Oasi Hong Kong
La Cina traballa

Si possono fare lunghe analisi e ardite digressioni sulle proteste scattate a Hong Kong il 15 marzo e proseguite finora tra tentativi di compromesso e scontri violentissimi. Oppure si può ricorrere a una spiegazione di poche parole: i cittadini di Hong Kong non vogliono diventare cittadini della Cina. Tutto ovviamente affonda le radici nella complessa storia della città e dell’isola. Gli inglesi si erano presi Hong Kong nel 1842 con la Guerra dell’oppio e il Trattato di Nanchino e l’avevano tenuta come colonia fino al 1898, quando avevano firmato con la Cina un «contratto d’affitto» di 99 anni, destinato appunto a spirare nel 1997.

Nel 1984, infine, la premier inglese Margaret Thatcher e il leader cinese Deng Xiao Ping avevano provato a regolare il ritorno di Hong Kong sotto l’egida cinese con una Dichiarazione congiunta piena di acrobazie politiche e giuridiche. Hong Kong diventò con quella firma una «regione amministrativa speciale» della Cina, destinata però a godere di «un alto livello di autonomia» per altri 50 anni, cioè fino al 2047.

Tale definizione, che riecheggia la famosa frase «un Paese, due sistemi» usata dai cinesi, può voler dir tanto ma anche nulla. Certo, il sistema economico (di stampo capitalistico) e giuridico (basato sulla Common Law britannica) è rimasto invariato, come chiedevano gli inglesi. Ma il controllo politico (il governatore è scelto da un «comitato» di 1.200 persone a loro volta scelte quasi tutte dalla Cina) spetta a Pechino, come volevano appunto i cinesi. Con gli anni, e con l’avvicinarsi del fatidico 2047, le due tendenze sono entrate sempre più spesso in conflitto. In più, con il passare del tempo, Hong Kong è diventata un perno decisivo per la sfida economica, politica e tecnologica che la Cina vuole portare alla tradizionale supremazia degli Usa.

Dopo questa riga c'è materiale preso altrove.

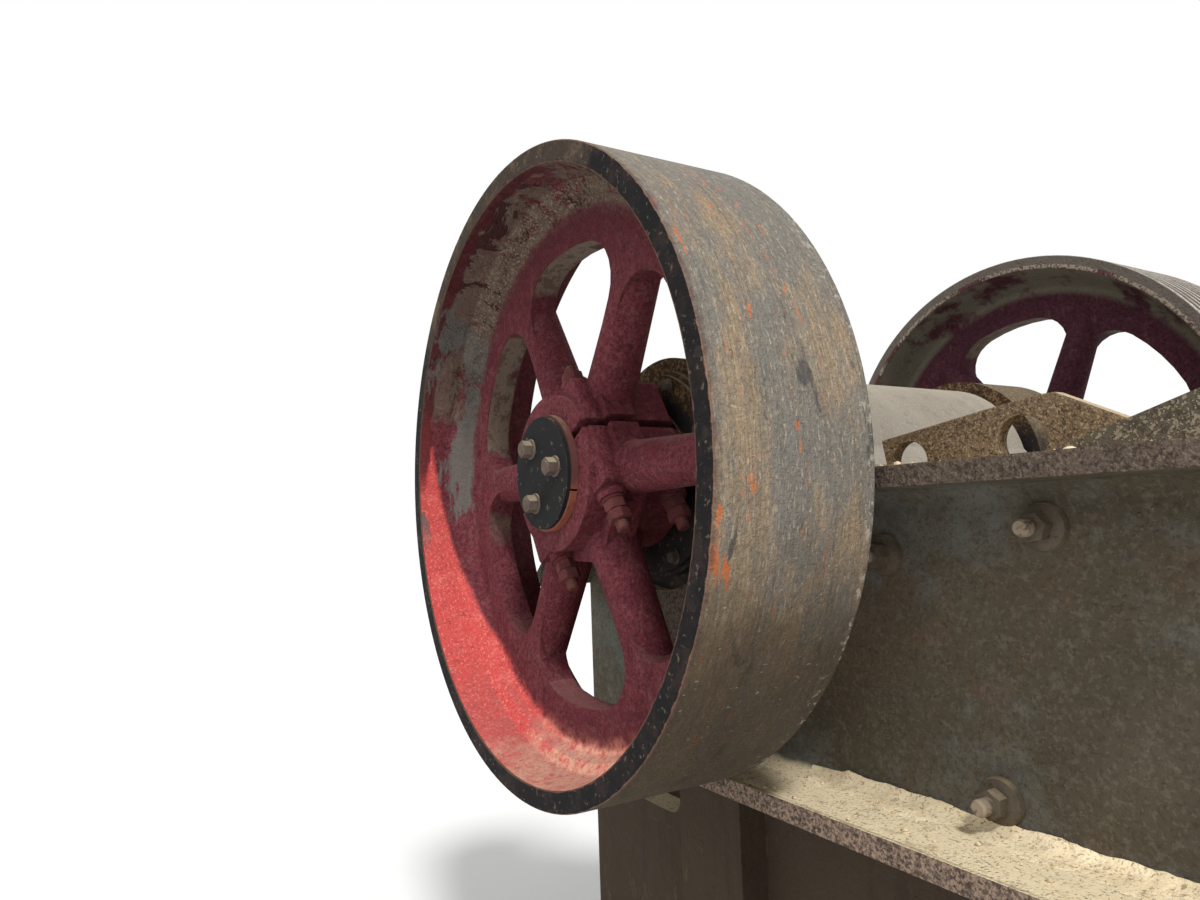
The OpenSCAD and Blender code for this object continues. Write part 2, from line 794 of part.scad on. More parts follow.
module adjusting_shims() {
  pitch = shim_l / shims;
  color(c_steel) for (i = [0:shims - 1])
    slab(-wall_in + 40, wall_in - 40)
      translate([boss_front + seat + i * pitch, toggle_rear[1] - block_h / 2 + 10])
        square([pitch - 2 * seat, block_h - 20]);
}

ledge_t = 60;

module guide_ledges() {
  color(c_frame) for (m = [0, 1]) mirror([0, m, 0])
    translate([boss_front, -wall_in + seat, toggle_rear[1] - block_h / 2 - ledge_t - seat])
      cube([block_l + shim_l, ledge_t, ledge_t]);
}

rod_z = 300;
// The pins ride with the swing jaw, so at rest they lie one throw below the middle of their travel
pin_z = rod_z - throw;
rod_eye_x = toggle_front[0] + 60;
pin_r = 18;
eye_r = 62;
eye_t = 32;
eye_hole_r = pin_r + toggle_gap + 4;
spring_l = 150;
spring_n = 6;
spring_r = 47;
spring_wire = 8;
spring_plate_t = 12;
spring_x0 = frame_rear - spring_plate_t - 2 * seat - spring_l;
nut_t = 20;
nut_x0 = spring_x0 - spring_plate_t - 2 * seat;
// The rods stick out beyond their nuts
rod_end = nut_x0 - 2 * nut_t - 35;

module tension_rods() {
  color(c_steel) for (y = [-rod_y, rod_y]) {
    translate([rod_end, y, rod_z]) rotate([0, 90, 0])
      cylinder(r = rod_r, h = rod_eye_x - rod_end - eye_hole_r - 5);
    translate([rod_eye_x, y + eye_t / 2, rod_z]) rotate([90, 0, 0]) difference() {
      cylinder(r = eye_r, h = eye_t);
      translate([0, 0, -1]) cylinder(r = eye_hole_r, h = eye_t + 2);
    }
  }
}

module spring_plates() {
  color(c_steel) for (y = [-rod_y, rod_y])
    for (x = [frame_rear - spring_plate_t - seat, spring_x0 - seat - spring_plate_t])
      translate([x, y, rod_z]) rotate([0, 90, 0]) difference() {
        cylinder(r = spring_r + spring_wire + 11, h = spring_plate_t);
        translate([0, 0, -1]) cylinder(r = rod_r + 2, h = spring_plate_t + 2);
      }
}

// Coil along Z as a tube swept on a helix, its ends flattened onto the spring plates
module coil(r, wire_r, length, turns) {
  per_turn = 16;
  sides = 8;
  flat = 0.7;
  n = turns * per_turn;
  function lift(i) = wire_r + (length - 2 * wire_r) *
    max(0, min(1, (i / per_turn - flat) / (turns - 2 * flat)));
  function ring(i) = let (a = 360 * i / per_turn)
    [for (k = [0:sides - 1]) let (b = 360 * k / sides)
      [(r + wire_r * cos(b)) * cos(a), (r + wire_r * cos(b)) * sin(a), lift(i) + wire_r * sin(b)]];
  polyhedron([for (i = [0:n]) each ring(i)], concat(
    [[for (k = [0:sides - 1]) k]],
    [for (i = [0:n - 1], k = [0:sides - 1]) let (a = i * sides, b = a + sides, k2 = (k + 1) % sides)
      each [[a + k, b + k, b + k2], [a + k, b + k2, a + k2]]],
    [[for (k = [sides - 1:-1:0]) n * sides + k]]));
}

module tension_springs() {
  color(c_red) for (y = [-rod_y, rod_y])
    translate([spring_x0, y, rod_z]) rotate([0, 90, 0])
      coil(spring_r, spring_wire, spring_l, spring_n);
}

module rod_nuts() {
  color(c_steel) for (y = [-rod_y, rod_y])
    for (i = [1, 2])
      translate([nut_x0 - i * nut_t, y, rod_z]) rotate([0, 90, 0]) difference() {
        cylinder(r = rod_r + 14, h = nut_t - seat, $fn = 6);
        translate([0, 0, -1]) cylinder(r = rod_r + seat, h = nut_t + 2);
      }
}

// Rotor

module eccentric_shaft() {
  journal_end = wheel_y - hub_s;
  bearing_end = journal_end - hub_len - 2;
  eccentric_end = housing_y0 - 14;
  color(c_steel) {
    on_shaft() {
      translate([0, 0, -journal_end]) cylinder(r = journal_r, h = 2 * journal_end);
      translate([0, 0, -bearing_end]) cylinder(r = bearing_r, h = 2 * bearing_end);
    }
    translate([shaft_x, eccentric_end, ecc_z]) rotate([90, 0, 0])
      cylinder(r = eccentric_r, h = 2 * eccentric_end);
  }
}

// One window between two spokes, centred on the X axis. Its sides run inside the round spokes.
module window_outline() {
  half = 180 / spokes;
  inset = spoke_r / 2;
  u = [cos(half), sin(half)];
  n = [sin(half), -cos(half)];
  outer = sqrt(window_r * window_r - inset * inset) * u + inset * n;
  inner = window_root_r * u + inset * n;
  // the arc's straight pieces leave room for the corners
  arc = [for (a = [-0.4:0.2:0.4]) [window_r * cos(a * half), window_r * sin(a * half), 0]];
  polygon(rounded([[inner[0], -inner[1], 40], [outer[0], -outer[1], window_round], each arc,
    [outer[0], outer[1], window_round], [inner[0], inner[1], 40]]));
}

// The web ring's two faces, as depth from the wheel's outer face
web_s0 = web_s - web_t / 2;
web_s1 = web_s + web_t / 2;
// The rim's section runs this far into the web ring
rim_root = 90;

// Inside of the rim's section as radius, depth and corner radius, with the ridge before the web
function rim_inside() = rounded([
  [rim_in, 0, 0], [rim_in - 12, web_s0 - 52, 12], [rim_in - 34, web_s0 - 34, 12],
  [rim_in - 52, web_s0, 26], [rim_in - rim_root, web_s0, 0], [rim_in - rim_root, web_s1, 0],
  [rim_in - 44, web_s1, 30], [rim_in - 22, web_s1 + 46, 20], [rim_in + 4, rim_w, 0]]);

// Half widths of a belt groove at its mouth and its floor
groove_mouth = 12;
groove_floor = 6.5;

// Groove corners along the rim's outer face
function groove_pts() =
  [for (i = [grooves - 1:-1:0]) let (s = groove_edge + i * groove_pitch)
    each [[wheel_r, s + groove_mouth], [wheel_r - groove_d, s + groove_floor],
      [wheel_r - groove_d, s - groove_floor], [wheel_r, s - groove_mouth]]];

// Wheel whose outer face lies at local Z = 0 and whose depth runs to -Z
module wheel(phase, grooved) {
  edge = 3;
  outer = [[wheel_r - edge, rim_w], [wheel_r, rim_w - edge], each (grooved ? groove_pts() : []),
    [wheel_r, edge], [wheel_r - edge, 0]];
  mirror([0, 0, 1]) difference() {
    union() {
      rotate_extrude($fn = 144) polygon(concat(rim_inside(), outer));
      // web with its windows
      translate([0, 0, web_s0]) linear_extrude(height = web_t) difference() {
        circle(rim_in - rim_root + 10);
        for (i = [0:spokes - 1])
          rotate(phase + (i + 0.5) * 360 / spokes) window_outline();
      }
      for (i = [0:spokes - 1]) rotate([0, 0, phase + i * 360 / spokes])
        translate([0, 0, spoke_s]) spoke();
      rotate([0, 0, phase]) hub_block();
    }
    translate([0, 0, hub_s - 1]) cylinder(r = journal_r + run_gap, h = hub_len + 2);
    rotate([0, 0, phase + slot_turn]) {
      // clamping slots through both sides of the hub
      translate([-window_root_r - 40, slot_off - slot_w / 2, hub_s - 1])
        cube([2 * window_root_r + 80, slot_w, hub_len + 2]);
      for (d = [-clamp_d, clamp_d], s = clamp_s)
        translate([d, lug_t + 60, s]) rotate([90, 0, 0])
          cylinder(r = clamp_hole_r, h = 2 * lug_t + 120);
    }
  }
}

// Round spoke along X, flared at the hub and tapering into the web ring
module spoke() {
  flare = 10;
  root = hub_r - 40;
  bar = window_r - 30;
  tip = bar + 105;
  tip_r = 14;
  rotate([0, 90, 0]) rotate_extrude() polygon([[0, root], [spoke_root_r + flare, root],
    [spoke_root_r, hub_r + 50], [spoke_r, bar], [tip_r, tip], [0, tip]]);
}

// Hub boss with a block of clamping lugs, and round seats for the clamp bolts' nuts
module hub_block() {
  translate([0, 0, hub_s]) cylinder(r = hub_r, h = hub_len);
  rotate([0, 0, slot_turn]) {
    translate([0, 0, hub_s + lug_step]) linear_extrude(height = hub_len - 2 * lug_step)
      polygon(rounded([[-lug_d, -lug_t, 10], [lug_d, -lug_t, 10], [lug_d, lug_t, 10],
        [-lug_d, lug_t, 10]], 3));
    for (d = [-clamp_d, clamp_d], s = clamp_s)
      translate([d, clamp_seat, s]) rotate([90, 0, 0]) cylinder(r = clamp_boss_r, h = 2 * clamp_seat);
  }
}

module flywheel() {
  color(c_red) on_shaft() translate([0, 0, wheel_y]) wheel(0, false);
}

module grooved_pulley() {
  color(c_red) far() on_shaft() translate([0, 0, wheel_y]) wheel(pulley_phase, true);
}

module end_discs() {
  color(c_black) for (m = [0, 1]) mirror([0, m, 0])
    on_shaft() translate([0, 0, wheel_y - hub_s + ring_t + 2 * seat])
      cylinder(r = disc_r, h = disc_t);
}

module split_rings() {
  color(c_ring) for (m = [0, 1]) mirror([0, m, 0])
    on_shaft() translate([0, 0, wheel_y - hub_s + seat]) difference() {
      cylinder(r = disc_r + 5, h = ring_t);
      translate([0, 0, -1]) cylinder(r = journal_r - 20, h = ring_t + 2);
      // the ring's joint
      rotate(-20) translate([0, -3, -1]) cube([disc_r + 20, 6, ring_t + 2]);
    }
}

near_wall();
far_wall();
front_wall();
rear_wall();
near_bearing_base();
far_bearing_base();
near_bearing_cap();
far_bearing_cap();
near_seal_cover();
far_seal_cover();
near_cheek_plates();
far_cheek_plates();
fixed_jaw_plate();
fixed_jaw_wedge();
adjusting_block();
adjusting_shims();
rear_toggle_seat();
toggle_plate();
guide_ledges();
tension_rods();
tension_springs();
spring_plates();
rod_nuts();
eccentric_shaft();
flywheel();
grooved_pulley();
end_discs();
split_rings();
pitman();
swing_jaw_plate();
swing_jaw_wedge();
pitman_end_rings();
front_toggle_seat();
rod_pins();
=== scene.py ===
"""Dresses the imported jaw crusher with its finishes, fasteners and dust, and sets up the studio."""

import json
import math
import random

import bmesh
import bpy
from mathutils import Matrix, Vector, noise


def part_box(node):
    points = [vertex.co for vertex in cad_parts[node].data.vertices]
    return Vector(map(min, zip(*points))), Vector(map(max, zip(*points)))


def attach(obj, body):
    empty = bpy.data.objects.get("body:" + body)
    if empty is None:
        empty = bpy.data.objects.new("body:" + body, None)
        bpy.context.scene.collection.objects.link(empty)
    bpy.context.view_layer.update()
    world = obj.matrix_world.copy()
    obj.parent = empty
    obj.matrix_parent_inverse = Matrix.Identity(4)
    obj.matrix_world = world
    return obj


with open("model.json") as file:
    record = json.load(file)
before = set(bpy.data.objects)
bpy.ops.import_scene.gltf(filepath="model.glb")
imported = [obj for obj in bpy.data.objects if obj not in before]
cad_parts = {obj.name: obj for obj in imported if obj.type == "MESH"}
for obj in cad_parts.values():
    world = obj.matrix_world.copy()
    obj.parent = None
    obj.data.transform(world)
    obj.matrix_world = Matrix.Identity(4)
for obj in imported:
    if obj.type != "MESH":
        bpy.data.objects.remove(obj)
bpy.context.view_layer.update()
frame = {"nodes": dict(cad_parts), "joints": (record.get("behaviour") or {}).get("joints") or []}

# Places taken from the frame, in metres
SHAFT_X, _, SHAFT_Z = frame["joints"][0]["pos_m"]
WHEEL_LOW, WHEEL_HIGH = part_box("flywheel")
WHEEL_Y = -WHEEL_LOW.y
WHEEL_R = (WHEEL_HIGH.z - WHEEL_LOW.z) / 2
RIM_W = WHEEL_HIGH.y - WHEEL_LOW.y
WALL_LOW, WALL_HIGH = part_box("near_wall")
FLANGE_Y = -WALL_LOW.y
CAP_LOW, CAP_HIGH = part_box("near_bearing_cap")
COVER_LOW, COVER_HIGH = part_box("near_seal_cover")
DISC_Y = -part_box("end_discs")[0].y

# Sizes that the frame's boxes don't give
RIM_T = 0.045
WALL_Y = 0.52
TOP_FLANGE_Z = 1.585
LOW_FLANGE_Z = 0.932
FLANGE_T = 0.04
CAP_SEAT = 0.058
CLEAN_END = WALL_Y + 0.05
FINEST = 0.0018
SLOT_TURN = math.radians(30)
PULLEY_PHASE = math.radians(8)
NEAR, FAR = -1, 1


def srgb(red, green, blue):
    """Linear colour of a display colour given from 0 to 255."""
    def linear(value):
        value /= 255
        return value / 12.92 if value <= 0.04045 else ((value + 0.055) / 1.055) ** 2.4
    return (linear(red), linear(green), linear(blue), 1.0)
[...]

Nel febbraio di quest’anno è stata resa pubblica la strategia della cosiddetta Greater bay area, che vuol far confluire nove città della Cina continentale e due regioni amministrative speciali (Hong Kong, appunto, e Macao) in un unico distretto per l’innovazione tecnologica, i servizi finanziari, il turismo e la manifattura ad alto valore aggiunto. In poche parole, Pechino vorrebbe fondere in un’unica macchina la Borsa di Hong Kong, le start up di Shenzen, le manifatture di Guangzhou e le attrazioni di Macao e Zhuhai e farne un potente supporto al progetto della Nuova via della Seta.

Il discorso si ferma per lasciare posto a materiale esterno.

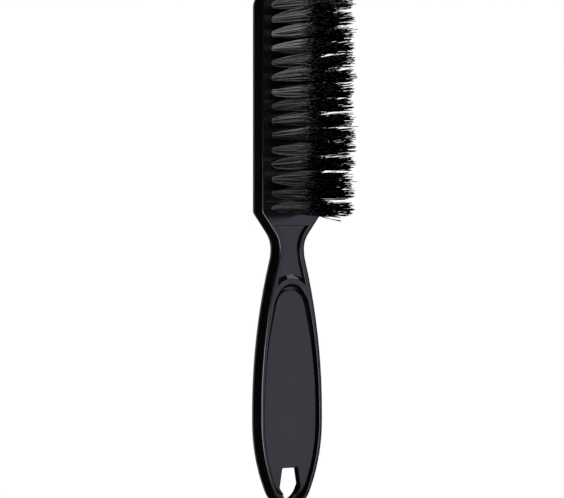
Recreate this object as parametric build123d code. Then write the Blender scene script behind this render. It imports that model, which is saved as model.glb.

Ai meno di 8 milioni di cittadini di Hong Kong tutto questo interessa poco. Vivono in una specie di oasi che è già tutto questo. Non a caso il loro reddito pro capite annuo è oltre i 40 mila dollari, contro i 7 mila dei cinesi del continente. E godono di diritti collettivi e individuali che, con i limiti detti prima, sono comunque superiori a quelli dei vicini. Per questo nel 2014 è scoppiata la Rivoluzione degli ombrelli, con le richieste di suffragio universale per eliminare il famoso comitato filo-Pechino dei 1.200 che scelgono il candidato governatore. E quest’anno è scoppiata, ancor più virulenta, la protesta contro la legge sull’estradizione che, al di là delle norme specifiche, significa soprattutto un ulteriore assorbimento nel sistema giudiziario e penale della Cina continentale.

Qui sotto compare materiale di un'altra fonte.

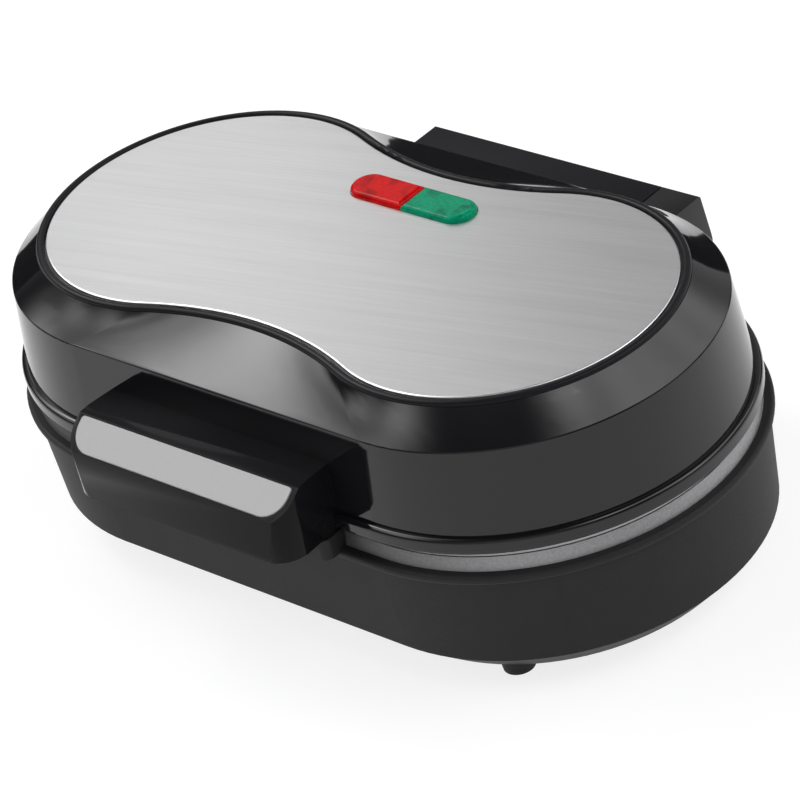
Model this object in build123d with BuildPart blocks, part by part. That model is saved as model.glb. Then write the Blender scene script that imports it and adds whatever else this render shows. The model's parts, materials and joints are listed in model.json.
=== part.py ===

Molti dicono che dopo queste prove, a prescindere dall’esito del braccio di ferro tra i giovani e le autorità, Hong Kong non sarà mai più la stessa, e hanno ragione. Ma se i dirigenti cinesi sono intelligenti e astuti la metà di quel che sembrano, anche per loro dovranno cambiare un po’ di cose. Le immagini degli studenti che escono tra due ali di poliziotti dal Politecnico in cui si erano asserragliati sono, in realtà, il ritratto di una sconfitta per Pechino. Il Paese che sta completando una gigantesca rimonta scientifica e tecnologica sul resto del mondo non può pensare di governare coi manganelli la propria gioventù migliore. Né può credere che l’auspicato allargarsi di una classe borghese autoctona, che di giorno in giorno impara a conoscere gli altri Paesi e le altre culture, non porti con sé richieste inedite, che non possono esaurirsi nell’acquisto frenetico di status symbol sempre più costosi. Deng Xiao Ping, l’uomo che in fondo diede l’avvio a tutto questo, soleva dire che «bisogna attraversare il fiume tastando le pietre». Ecco. Le proteste di Hong Kong dicono a Pechino che c’è una pietra instabile e che, per il bene di tutti, è il momento di fermarsi a riflettere.